With a few keystrokes, a Whitesboro High School teacher's finance assignment served to deepen a divide those born and raised in Cornhill say has existed for quite a while.
The sentence, from teacher Eric Paul, said, "you want to get your own apartment, but your mother worries about you and doesn't want you to get shot in Cornhill."
"This is 2021, and I shouldn't have to be explaining why something like this is unacceptable," says community activist, Tyra McKinsey. She and some fellow activists say the lesson being taught that day has nothing to do with finance.
"For the people who state that it's not racism unless there's a racial slur being thrown at us, that's ridiculous. That's ludicrous," says Kimberly Jones. "Just because you don't call us the n word doesn't mean you have not been a racist."
Jones wanted Paul, and others, to know that more than just bullets come out of Cornhill.
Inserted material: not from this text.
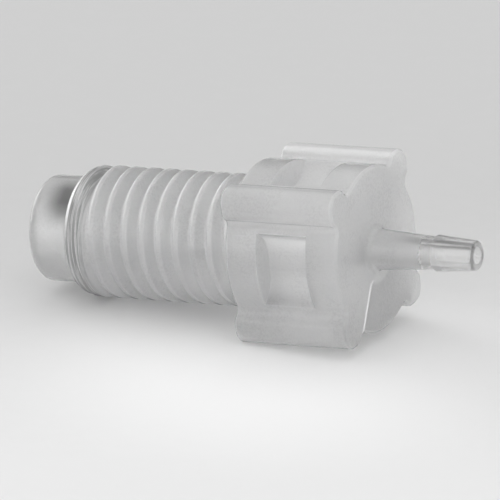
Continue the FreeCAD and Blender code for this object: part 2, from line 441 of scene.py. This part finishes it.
def face_painted_light(tree, at):
    """Painted light: a whiter rear side of the end face, and a white mouth of the stem's bore."""
    rear = ramp(tree, at.across, *FACE_REAR, 0.0, FACE_PAINTED_LIGHT)
    bore = ramp(tree, at.radius, *MOUTH_REACH, 1.0, 0.0)
    side = product(tree, ramp(tree, at.axial, *FACE_START), rear)
    return largest(tree, side, product(tree, ramp(tree, at.axial, *MOUTH_START), bore))


def thread_highlights(tree, at):
    """Painted highlights along the crests' edge and the shoulder's edge, in their upper part, from 0 to 1.
    """
    angle = calculate(tree, "ARCTAN2", at.across, product(tree, at.upward, -1.0))
    turned = calculate(tree, "SUBTRACT", angle, math.radians(GROOVE_ANGLE))
    turns = calculate(tree, "DIVIDE", turned, math.tau)
    along = calculate(tree, "DIVIDE", calculate(tree, "SUBTRACT", at.axial, GROOVE_START), THREAD_PITCH)
    phase = calculate(tree, "FRACT", calculate(tree, "SUBTRACT", along, turns))
    crest = product(
        tree,
        ramp(tree, distance(tree, phase, CREST_EDGE), *CREST_LINE, 1.0, 0.0),
        ramp(tree, at.radius, *CREST_REACH),
        between(tree, at.axial, LINES_START, LINES_END),
    )
    edge = between(tree, at.axial, SHOULDER_IN, SHOULDER_OUT)
    shoulder = product(tree, edge, ramp(tree, at.radius, *OUTSIDE_PILOT))
    return product(tree, largest(tree, crest, shoulder), ramp(tree, at.upward, *LINE_RISE))


def plastic_colour(tree, at, clear, grain, marks, shaded_sector, painted_white):
    """Milk with specks, band rings, painted shade and light, then clear zones and a painted dark
    reflection.
    """
    cloud = noise(tree, at.place, CLOUD_SCALE)
    grip_milk = blend(tree, cloud, grey(MILK_DARK), grey(MILK_LIGHT))
    # Painted light: the thread painted whiter than the grip
    colour = blend(tree, ramp(tree, at.axial, *THREAD_END, THREAD_PAINTED_LIGHT, 0.0), grip_milk, grey(1.0))
    clouds = ramp(tree, cloud, *CLOUD_RANGE, SPECKS_LEAST, 1.0)
    specks = product(tree, ramp(tree, grain, *GRAIN_RANGE), clouds)
    # Painted shade on the band and end face, painted light and highlights in white, then painted dark
    # reflection
    layers = (
        (product(tree, specks, GRAIN_SHADE), 0.0),
        (product(tree, marks, STREAK_SHADE), 0.0),
        (product(tree, shaded_sector, SECTOR_SHADE), SECTOR_TONE),
        (painted_white, 1.0),
        (clear, CLEAR_SHADE),
        (painted_dark_reflection(tree, at, clear), DARK_REFLECTION_SHADE),
    )
    for amount, level in layers:
        colour = blend(tree, amount, colour, grey(level))
    return colour


def plastic_material():
    """Natural polypropylene: milky and satin on thread and grip, clearer and glossy on pilot and stem."""
    material, tree, shader = new_material("polypropylene")
    at = piece_frame(tree)
    clear = clear_zones(tree, at)
    witness_and_highlight, shaded_sector = end_face_line_and_shade(tree, at)
    marks = band_rings_and_shade(tree, at)
    normal, edge = rounded_edges(tree)
    grain = noise(tree, at.place, GRAIN_SCALE)
    # Painted highlights on edges and lines, painted light on pockets, rear lobes, end face, bore mouth and
    # hollows
    edge_highlight = product(tree, edge, edge_highlights(tree, at))
    highlight_lines = largest(tree, witness_and_highlight, thread_highlights(tree, at))
    crisp = largest(tree, product(tree, edge_highlight, EDGE_CRISPNESS), highlight_lines)
    painted_lights = [light_paint(tree, at) for light_paint in (pocket_painted_light, lobe_painted_light, face_painted_light, notch_painted_light)]
    painted_white = largest(tree, edge_highlight, highlight_lines, *painted_lights)
    least_rough = FROSTED_ROUGHNESS - GRAIN_ROUGHNESS / 2
    frosted = calculate(tree, "MULTIPLY_ADD", grain, GRAIN_ROUGHNESS, least_rough)
    depth = calculate(tree, "MULTIPLY_ADD", painted_white, -FROSTED_TRANSMISSION, FROSTED_TRANSMISSION)
    grained = {
        "Height": grain,
        "Distance": GRAIN_DEPTH,
        "Strength": ramp(tree, clear, 0.0, 1.0, 1.0, GRAIN_CLEAR),
        "Normal": normal,
    }
    streaked = {
        "Height": calculate(tree, "ADD", marks, witness_and_highlight),
        "Distance": STREAK_DEPTH,
        "Normal": normal,
    }
    inputs = {
        "Base Color": plastic_colour(tree, at, clear, grain, marks, shaded_sector, painted_white),
        "Roughness": mix_values(tree, clear, frosted, CLEAR_ROUGHNESS),
        "IOR": REFRACTION,
        "Transmission Weight": mix_values(tree, clear, depth, CLEAR_TRANSMISSION),
        "Subsurface Weight": calculate(tree, "SUBTRACT", 1.0, crisp),
        "Subsurface Radius": (1.0, 1.0, 1.0),
        "Subsurface Scale": SCATTER_LENGTH,
        "Coat Weight": 1.0,
        "Coat Roughness": COAT_ROUGHNESS,
        "Normal": add_node(tree, "ShaderNodeBump", grained).outputs[0],
        "Coat Normal": add_node(tree, "ShaderNodeBump", streaked).outputs[0],
    }
    for name, value in inputs.items():
        feed(tree, shader.inputs[name], value)
    return material


def make_world():
    world = bpy.data.worlds.new("studio")
    world.use_nodes = True
    tree = world.node_tree
    direction = add_node(tree, "ShaderNodeTexCoord").outputs["Generated"]
    height = add_node(tree, "ShaderNodeSeparateXYZ", {0: direction}).outputs["Z"]
    azimuth = math.radians(CAMERA_AZIMUTH)
    front = dot_product(tree, direction, (math.sin(azimuth), -math.cos(azimuth), 0))
    side = ramp(tree, front, *SKY_TURN, SKY_BACK, SKY_FRONT)
    sky = mix_values(tree, ramp(tree, height, *SKY_RISE), side, SKY_TOP)
    toward = dot_product(tree, direction, WINDOW_SIDE)
    window = ramp(tree, toward, *WINDOW_EDGE, 0.0, WINDOW_LIGHT)
    background = tree.nodes["Background"]
    background.inputs["Color"].default_value = grey(1.0)
    tree.links.new(calculate(tree, "ADD", sky, window), background.inputs["Strength"])
    bpy.context.scene.world = world


make_camera()
make_floor()
make_world()
make_key_lamp()
plastic = plastic_material()
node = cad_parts["adapter"]
for slot in node.material_slots:
    slot.material = plastic
bpy.context.scene.view_settings.view_transform = "Standard"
"There's so much negativity, every time Cornhill is mentioned, it's always surrounded in negativity. So first, Will Smith, rest in peace to Will Smith, he won with the New Orleans Saints, I believe Superbowl ring, came out of Cornhill., I went to school with will at Proctor. My brother, Ernest Jones, graduated from Utica City School District, went on to Oregon State University to play in the NFL, actually won a Superbowl ring with the Denver Broncos, grew up right here, we grew up on the 1600 block of Miller Street," said Jones.
The four agree: they don't want an apology, they want change.
"I and we are looking to engage the Whitesboro community about language, about history and American racism and the racism that exists in Whitesboro and everywhere else," says community activist, Patrick Johnson.
Johnson and the Whitesboro School Superintendent, Dr. Brian Bellair, have spoken, and plan to meet.